My husband thought I had an infallible sense of direction…until we were in the northern hemisphere. His theory is that I get my direction from the sun’s location.
My daughter rang me one day, completely lost ( an hour in the opposite direction from where they should have been!). When I told her to turn around and head west she asked me where that was. It was late afternoon and I asked her to look out the car’s window and go in the direction of the sun. Her boyfriend (who was there and therefore also lost) couldn’t stop laughing at my instruction.
Julie
Mr Romance
That’s hilarious, Julie! I wonder if your sense of direction is somehow linked to the Sun… or the rotation of the Earth… the only time I’ve ever out-navigated Mrs Romance was -randomly – we were in Finland. For some reason I had a full working knowledge of Helsinki’s street systems… perhaps I was Scandinavian in a previous life. It would certainly explain those occasional urges to pillage I get!

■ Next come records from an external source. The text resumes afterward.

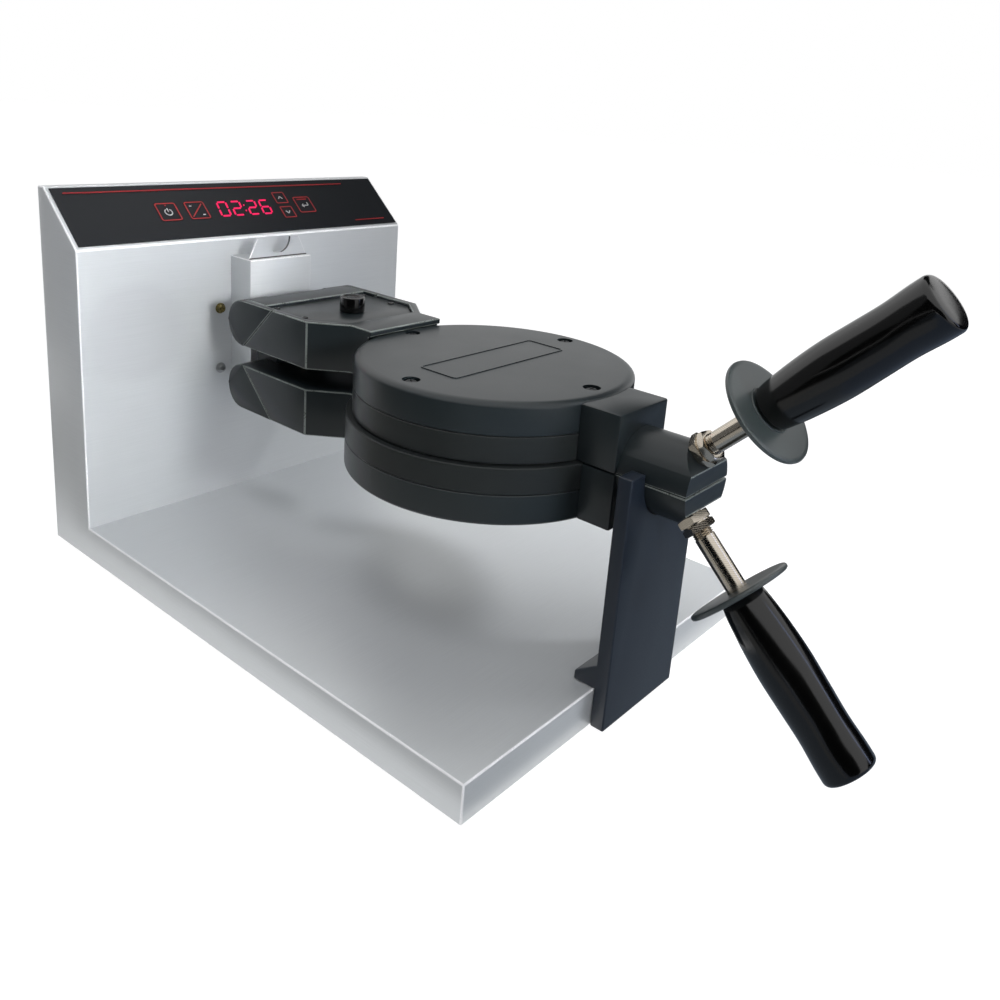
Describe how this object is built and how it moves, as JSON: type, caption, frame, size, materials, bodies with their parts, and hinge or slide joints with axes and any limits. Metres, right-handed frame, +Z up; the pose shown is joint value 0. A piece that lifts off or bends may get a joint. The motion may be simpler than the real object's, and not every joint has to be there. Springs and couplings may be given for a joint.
{
  "type": "flip waffle maker",
  "caption": "Countertop waffle maker: a round hinged baking head with slanted handles turns over in front of a steel tower with a control panel.",
  "frame": {"origin": "on the table, at the centre of the whole machine's footprint with its handles", "axes": "+Y to the tower at the back, +Z up, +X to the operator's right"},
  "size_m": [0.305, 0.5828, 0.2979],
  "materials": {
    "stainless": "fine satin brushing, unpainted",
    "zinc": "zinc plated",
    "rubber": "matte black",
    "overlay_film": "dark satin film with thin red lines",
    "key_film": "dark satin film with a red outline",
    "display_window": "dark red window",
    "circuit_board": "green solder resist",
    "inlet_plastic": "moulded black",
    "cast_coated": "casting under a satin black coating",
    "plate_coating": "dark non-stick coating on a casting",
    "bronze": "oiled sintered bronze",
    "nickel": "nickel plated steel",
    "post_paint": "satin black paint on steel",
    "sleeve": "woven glass fibre sleeve",
    "heater_sheath": "heat-tinted steel sheath",
    "mineral_fibre": "pressed mineral fibre board",
    "guard_disc": "satin black phenolic resin",
    "bakelite": "glossy black phenolic resin"
  },
  "bodies": {
    "base": {"housing": "stainless", "back_panel": "stainless", "bottom_plate": "zinc", "front_left_foot": "rubber", "front_right_foot": "rubber", "rear_left_foot": "rubber", "rear_right_foot": "rubber", "control_overlay": "overlay_film", "display_module": "display_window", "control_board": "circuit_board", "power_board": "circuit_board", "mains_inlet": "inlet_plastic", "bearing_bracket": "stainless", "bearing_housing": "cast_coated", "front_bush": "bronze", "rear_bush": "bronze", "left_low_bolt": "nickel", "left_high_bolt": "nickel", "right_low_bolt": "nickel", "right_high_bolt": "nickel", "post": "post_paint"},
    "flip_head": {"hub": "cast_coated", "flip_shaft": "nickel", "stop_cam": "zinc", "shaft_harness": "sleeve", "lower_plate": "plate_coating", "lower_heater": "heater_sheath", "lower_cover": "cast_coated", "lower_pad": "mineral_fibre", "lower_block": "cast_coated", "lower_handle_rod": "nickel", "lower_lock_nuts": "nickel", "lower_guard": "guard_disc", "lower_grip": "bakelite", "lower_arm": "cast_coated", "lower_arm_lid": "cast_coated", "lower_left_cap": "cast_coated", "lower_right_cap": "cast_coated", "lower_hinge_pin": "nickel", "lower_stud": "bakelite"},
    "lid": {"upper_plate": "plate_coating", "upper_heater": "heater_sheath", "upper_cover": "cast_coated", "upper_pad": "mineral_fibre", "upper_block": "cast_coated", "upper_handle_rod": "nickel", "upper_lock_nuts": "nickel", "upper_guard": "guard_disc", "upper_grip": "bakelite", "upper_arm": "cast_coated", "upper_arm_lid": "cast_coated", "upper_left_cap": "cast_coated", "upper_right_cap": "cast_coated", "upper_hinge_pin": "nickel", "upper_stud": "bakelite"},
    "power_button": {"power_key": "key_film"},
    "mode_button": {"mode_key": "key_film"},
    "up_button": {"up_key": "key_film"},
    "down_button": {"down_key": "key_film"},
    "enter_button": {"enter_key": "key_film"}
  },
  "joints": [
    {"name": "head_flip", "type": "hinge", "parent": "base", "child": "flip_head", "pos_m": [0, 0.23507, 0.1596], "axis": [0, 1, 0], "range_deg": [-180, 0]},
    {"name": "lid_hinge", "type": "hinge", "parent": "flip_head", "child": "lid", "pos_m": [0, 0.18907, 0.186], "axis": [-1, 0, 0], "range_deg": [0, 95]},
    {"name": "power_press", "type": "slide", "parent": "base", "child": "power_button", "axis": [0, 0.6585, -0.7526], "range_m": [0, 0.0008], "stiffness_N_per_m": 1500, "springref_m": -0.0003},
    {"name": "mode_press", "type": "slide", "parent": "base", "child": "mode_button", "axis": [0, 0.6585, -0.7526], "range_m": [0, 0.0008], "stiffness_N_per_m": 1500, "springref_m": -0.0003},
    {"name": "up_press", "type": "slide", "parent": "base", "child": "up_button", "axis": [0, 0.6585, -0.7526], "range_m": [0, 0.0008], "stiffness_N_per_m": 1500, "springref_m": -0.0003},
    {"name": "down_press", "type": "slide", "parent": "base", "child": "down_button", "axis": [0, 0.6585, -0.7526], "range_m": [0, 0.0008], "stiffness_N_per_m": 1500, "springref_m": -0.0003},
    {"name": "enter_press", "type": "slide", "parent": "base", "child": "enter_button", "axis": [0, 0.6585, -0.7526], "range_m": [0, 0.0008], "stiffness_N_per_m": 1500, "springref_m": -0.0003}
  ]
}
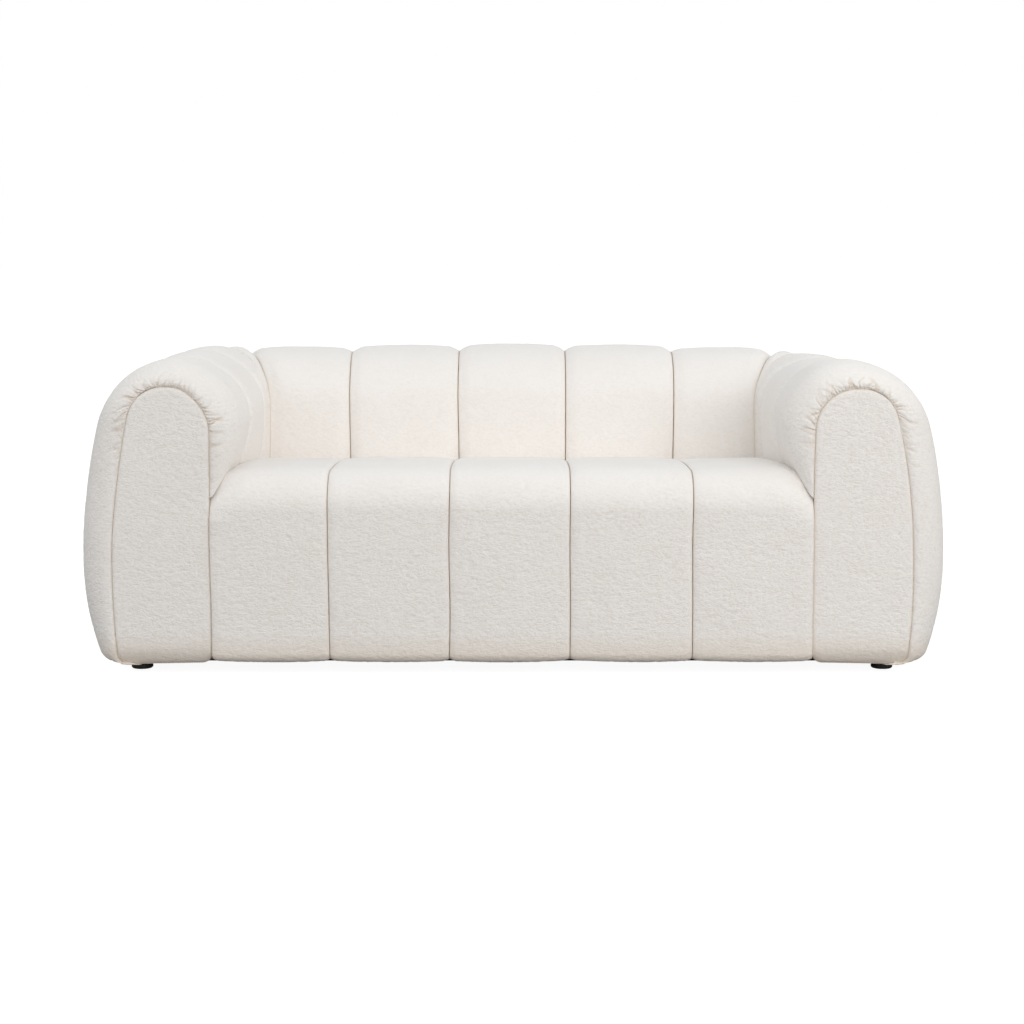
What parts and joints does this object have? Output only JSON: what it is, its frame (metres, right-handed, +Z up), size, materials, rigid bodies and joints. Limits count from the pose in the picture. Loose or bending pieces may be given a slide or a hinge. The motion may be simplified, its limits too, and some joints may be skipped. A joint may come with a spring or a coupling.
{
  "type": "tuxedo sofa",
  "caption": "Low tuxedo sofa, channel-tufted over its seat, back and arms of one height, with flat arched arm facings, a seat front down to the base and short round feet.",
  "frame": {"origin": "on the floor, under the middle of the sofa's box", "axes": "+X along the sofa, to the right of a viewer who faces it; +Y from the seat's front to the back; +Z up"},
  "size_m": [2.001, 0.9302, 0.72],
  "materials": {
    "boucle": "looped boucle, matte",
    "dust_cloth": "non-woven, matte",
    "foam": "open-cell foam",
    "felt": "needled felt",
    "timber": "planed pine",
    "plywood": "sanded plywood",
    "fibreboard": "pressed board",
    "spring_steel": "drawn wire",
    "zinc_steel": "zinc plated",
    "foot_plastic": "moulded, matte black"
  },
  "bodies": {
    "root": {"arm_channel_left_1": "boucle", "arm_channel_left_2": "boucle", "arm_channel_left_3": "boucle", "arm_channel_right_1": "boucle", "arm_channel_right_2": "boucle", "arm_channel_right_3": "boucle", "arm_facing_left": "boucle", "arm_facing_right": "boucle", "arm_front_panel_left": "plywood", "arm_front_panel_right": "plywood", "arm_rear_panel_left": "plywood", "arm_rear_panel_right": "plywood", "arm_shell_left": "fibreboard", "arm_shell_right": "fibreboard", "arm_top_rail_left": "timber", "arm_top_rail_right": "timber", "back_base_board": "plywood", "back_channel_1": "boucle", "back_channel_2": "boucle", "back_channel_3": "boucle", "back_channel_4": "boucle", "back_channel_5": "boucle", "back_ribs": "plywood", "back_shell": "fibreboard", "back_top_rail": "timber", "base_board_left": "plywood", "base_board_right": "plywood", "base_front_rail": "timber", "base_rear_rail": "timber", "corner_blocks": "timber", "corner_channel_left": "boucle", "corner_channel_right": "boucle", "corner_shell_left": "fibreboard", "corner_shell_right": "fibreboard", "dust_cover": "dust_cloth", "foot_front_left": "foot_plastic", "foot_front_right": "foot_plastic", "foot_rear_left": "foot_plastic", "foot_rear_right": "foot_plastic", "foot_studs": "zinc_steel", "seat_channel_1": "boucle", "seat_channel_2": "boucle", "seat_channel_3": "boucle", "seat_channel_4": "boucle", "seat_channel_5": "boucle", "seat_deck_pad": "felt", "seat_foam_core": "foam", "seat_front_board": "plywood", "seat_side_board_left": "plywood", "seat_side_board_right": "plywood", "seat_spring_1": "spring_steel", "seat_spring_2": "spring_steel", "seat_spring_3": "spring_steel", "seat_spring_4": "spring_steel", "seat_spring_5": "spring_steel", "seat_spring_6": "spring_steel", "seat_spring_7": "spring_steel", "spring_clips": "zinc_steel", "spring_front_rail": "timber", "spring_rear_rail": "timber"}
  },
  "joints": []
}
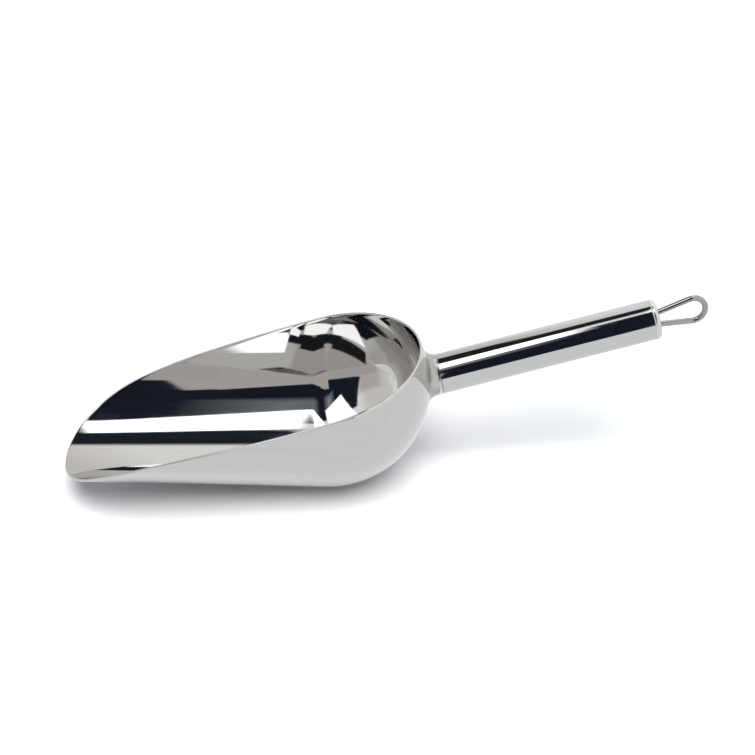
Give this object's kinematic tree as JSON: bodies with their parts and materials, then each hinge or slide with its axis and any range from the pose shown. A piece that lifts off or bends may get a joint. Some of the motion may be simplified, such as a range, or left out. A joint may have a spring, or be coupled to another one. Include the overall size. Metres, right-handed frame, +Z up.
{
  "type": "ice scoop",
  "caption": "Rigid hand scoop: deep trough-shaped bowl with a ball-shaped back, welded tubular handle with a closed end and a bent-wire hanging loop.",
  "frame": {"origin": "on the counter under the middle of the scoop's overall length, in its plane of symmetry", "axes": "+X from the lip towards the hanging loop, level; +Z up with the scoop standing on the flat on the back of its bowl; +Y to the left when looking along +X"},
  "size_m": [0.3185, 0.1, 0.0854],
  "materials": {
    "mirror_steel": "mirror-polished stainless steel sheet with fine lengthwise polishing lines",
    "polished_tube": "polished stainless steel tube with a fine lengthwise grain",
    "polished_wire": "polished stainless steel wire",
    "turned_steel": "turned and satin-polished stainless steel",
    "ground_weld": "ground and polished stainless steel weld"
  },
  "bodies": {
    "root": {"bowl": "mirror_steel", "bowl_weld": "ground_weld", "neck_socket": "turned_steel", "front_seam_weld": "ground_weld", "handle_tube": "polished_tube", "rear_seam_weld": "ground_weld", "end_plug": "turned_steel", "hanging_loop": "polished_wire", "loop_weld_upper": "ground_weld", "loop_weld_lower": "ground_weld"}
  },
  "joints": []
}
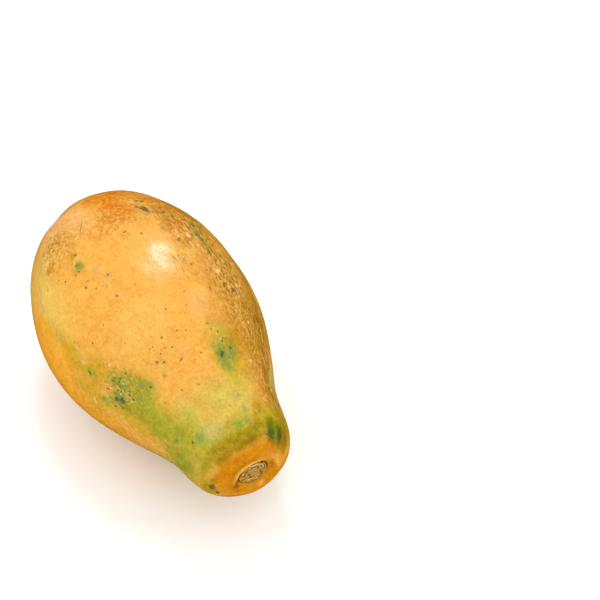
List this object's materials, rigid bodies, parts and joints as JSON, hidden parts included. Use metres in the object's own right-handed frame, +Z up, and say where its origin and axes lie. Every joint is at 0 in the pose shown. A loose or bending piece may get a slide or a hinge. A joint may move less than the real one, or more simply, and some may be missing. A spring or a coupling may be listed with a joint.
{
  "type": "papaya",
  "caption": "Whole pear-shaped papaya with soft lengthwise ridges and a woody stalk stub set in its narrow end, lying on a small flat resting spot.",
  "frame": {"origin": "middle of the underside of the bounding box, on the surface the fruit lies on", "axes": "+X along the fruit from its blossom end to its stem end, +Z up"},
  "size_m": [0.1706, 0.0994, 0.0996],
  "materials": {
    "skin": "thin waxy skin, satin, orange-yellow with green and olive patches, fine pores, specks and scuffs",
    "stalk": "dry cut stalk, matt, fibrous and granular"
  },
  "bodies": {
    "root": {"fruit": "skin", "stem_stub": "stalk"}
  },
  "joints": []
}
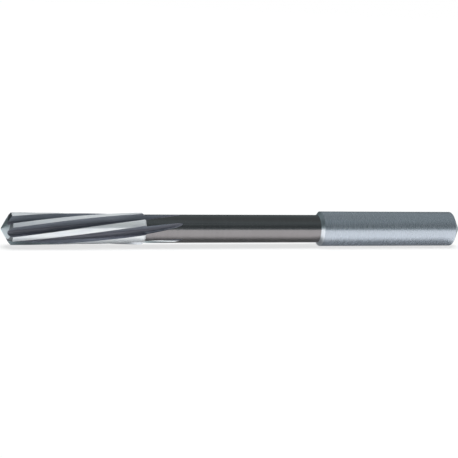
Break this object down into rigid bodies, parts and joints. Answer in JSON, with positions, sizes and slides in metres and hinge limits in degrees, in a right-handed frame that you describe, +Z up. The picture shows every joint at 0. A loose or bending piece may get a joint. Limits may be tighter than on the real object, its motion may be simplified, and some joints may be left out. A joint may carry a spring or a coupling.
{
  "type": "machine reamer",
  "caption": "Solid machine reamer with left-hand helical teeth, a male centre at each end, a reduced neck and a plain straight shank.",
  "frame": {"origin": "on the tool's axis at the middle of the shank", "axes": "+X along the axis from the cutting tip to the shank end, +Z up, +Y completes the right-handed frame"},
  "size_m": [0.109, 0.008, 0.008],
  "materials": {
    "reamer": "ground high-speed steel, darker on the neck and in the flutes"
  },
  "bodies": {
    "root": {"reamer": "reamer"}
  },
  "joints": []
}
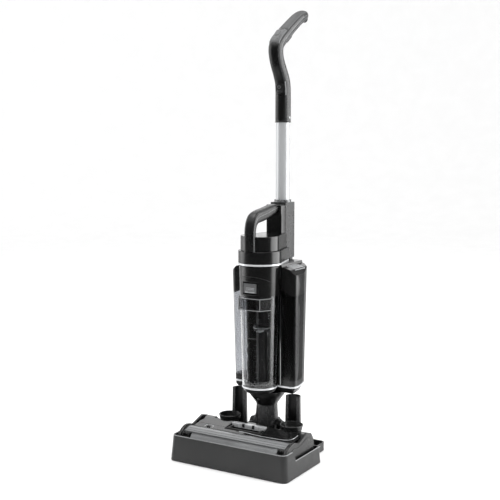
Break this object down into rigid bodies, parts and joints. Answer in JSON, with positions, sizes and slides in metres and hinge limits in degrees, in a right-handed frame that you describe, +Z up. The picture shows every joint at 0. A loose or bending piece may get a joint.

I hear you as far as the GPS devices go. I like to be able to flip the pages and get a good look at where I’m going. The only trouble comes when you run out of fingers marking a route that goes diagonally across the book!
It sounds like you’ve just taught your daughter a valuable life lesson there – something only a parent should be able to teach their child. I remember my dad telling me something about locating north… or was it south… by looking for moss on the sides of a tree. I generally use the compass app on my phone these days though! 😉
Cheers Jx
Sonia from Sonia Styling
My husband is the driver and navigator. I am the DJ!
Mr Romance
That’s the same for us too, Sonia! Trouble is, when Mrs R’s driving, she doesn’t like to relinquish control over ‘the decks’. It usually means some very dodgy steering while she scans through radio stations or MP3 tracks. I think it’s just a ploy so that Mrs R doesn’t have to drive anywhere! She’s as cunning as a weasel, that one!